There are countless incredibly liberal small towns in America. So this absolutely goes well beyond that.

"Small town" does not have to equal insulated, backwards, and antiquated. "Urban" does not have to equal noisy, impersonal, and dangerous.

So I return to my question, given that America is built on small towns, grows from small towns, depends on small towns: What are small town values?

And this can absolutely apply to Canada or Ireland or Iraq.

Keep discussing. Just bear in mind that this post is about the core of something, not the subjective details of the pros and cons of political party or lifestyle choice. I have expressed a definitive preference for neither, but am choosing to examine one in particular at this moment in time and space.

Very well written. I think I have to agree with SciFi dad. The value of small town living is truly looking out for each other - and you can because you know each other. Sure there's the gossip and it's hard to be very private, but we are pretty much community creatures. (or we say we want to be a global community...)
Let's just say this. I grew up in a VERY small town. Then I moved to a slightly bigger town. Then I went to college and after college moved to a big city (Seattle). Now I live in a small-ish town (50,000 greater area) near the smaller town where I used to live. People here do look out for each other.
I lived in Seattle for a year and never even met my neighbors.
Maybe part of it is that life just goes at a slightly slower pace in smaller towns. so you have time to stop and talk to your neighbors since you don't have a 3 hour a day commute.
Yeah, I'll stop rambling now!

I grew up in a very small town (1200), and let's just my associations with small town values? NOT THE SAME.

An unfortunately large number of people in my small town live up to so many of the negative stereotypes- homophobia, racism, partisan inability to consider the "other side."

I see your point about being more concerned with family, and slow paces, and all that. I miss the sense of community and the knowing everyone, and people in small towns do legitimately care about well, everyone else in their small town.

But you take the good with the bad, unfortunately. And I could never live in a small town again for fear of reliving what I know to be true about some small towns all over again. Occasionally, I romanticize the idea of moving back there, but I know the reality is that could NEVER WORK. I know my experience isn't representative of every small town experience, but I'm just being opposite girl here...or something.

I've never lived in a small town, but I can appreciate what you're saying.

I just found your blog through a link someone left on Amalah's website and I am glad that I did. Your writing is addictive and fantastic.

I agree with slynnro, you most definetly take the good with the bad in any given situation. And Megan, how thought provoking are you lady? Touched a cord I think.
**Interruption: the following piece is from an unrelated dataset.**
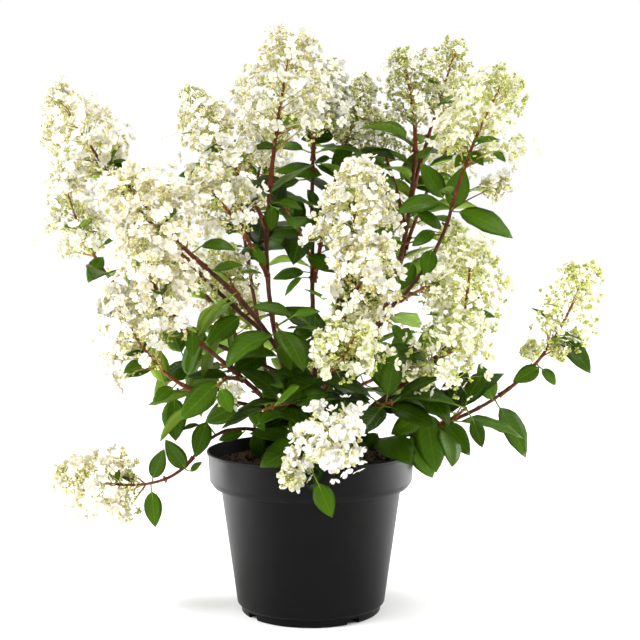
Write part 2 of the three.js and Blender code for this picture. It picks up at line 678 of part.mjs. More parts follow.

But the point you made about 'Small town values' is as easy to define as love to a toddler, obviously you were right because we all have our own definitions. So it makes the case that different speach writers can use words or terms that are vague and obtuse, and can paint a different picture in all of our mindseyes. That is why they get the big bucks! :)

Oh, Megan... this ignited my brain in a way that nothing else I've read this week has managed to do! As a big city girl, it gave me the urge to write about the connected buzz of a big city, how you can feel the people's hearts around you palpating beneath your feet and how standing still on a surging sidewalk makes you feel the pulse of humanity in way that you cannot on a still, suburban or urban road.

You know what I concluded in the 40 seconds that my brain raced? Small town values and big city values aren't all that different. For both, life is about family, friends, community and making a living. There are nuances to both sides, naturally (because you can only farm in a small town, and you can only be a Wall Street banker in a big city), but my gut tells me only the pace is different. And the pace of life was what I took away from your brilliant post. Pace -- whether in a big city or small -- is what helps you see really those things right before your eyes, and perhaps it's time for all of us to pace ourselves a little better, no matter where we live.

So where in southern Illinois did you call home? I was born and raised in southern Illinois and still live here. My county does not have any stoplights either, but we do have a few flashing lights.
O, great post. We do have a special attachment to family values around here too.

That was simply beautiful and probably exactly what I needed to remember. Thanks you.

I live near S. Ill. I get the small town thing.

Small town values are about living in the now. Work and food on the table comes first. Community and church are one. Family and fun are not separated. School is relief from the work of the summer.
Luxuries are for special holidays and that only a every few years. Experience is to be revered and respected. Dreams sometimes come true.

you lost me when you invited me to turn off the TV... ;)

I think you have a valid point about "small town" attitudes (of taking care of each other), and I know that from my husband who grew up in a small town and treats people that way here in the city (and those people are shocked by him). However, I think the politicians are using the phrase to serve their own purposes, get votes, and not really to mean what you and I think about it.

BTW, love your title!

I just found your website. I love it and I love the post! My husband and I were just talking about this "small town values". It's funny how some things change when you have kids and you have to think of their future and not be selfish and just think of yourself. We live in a large populated area and wish I could raise my kids with "small town values". And I don't mean skipping down the dirt road and humming Andy Griffith. I mean knowing respect for the eldery, knowing right from wrong, knowing family comes first... the list could go on. I know that this is my job as my boys parent but where I live I don't think the other parents realize it's their job with their kids. Some kids nowadays get lost in the shuffle and it's sad to see. The children are our future.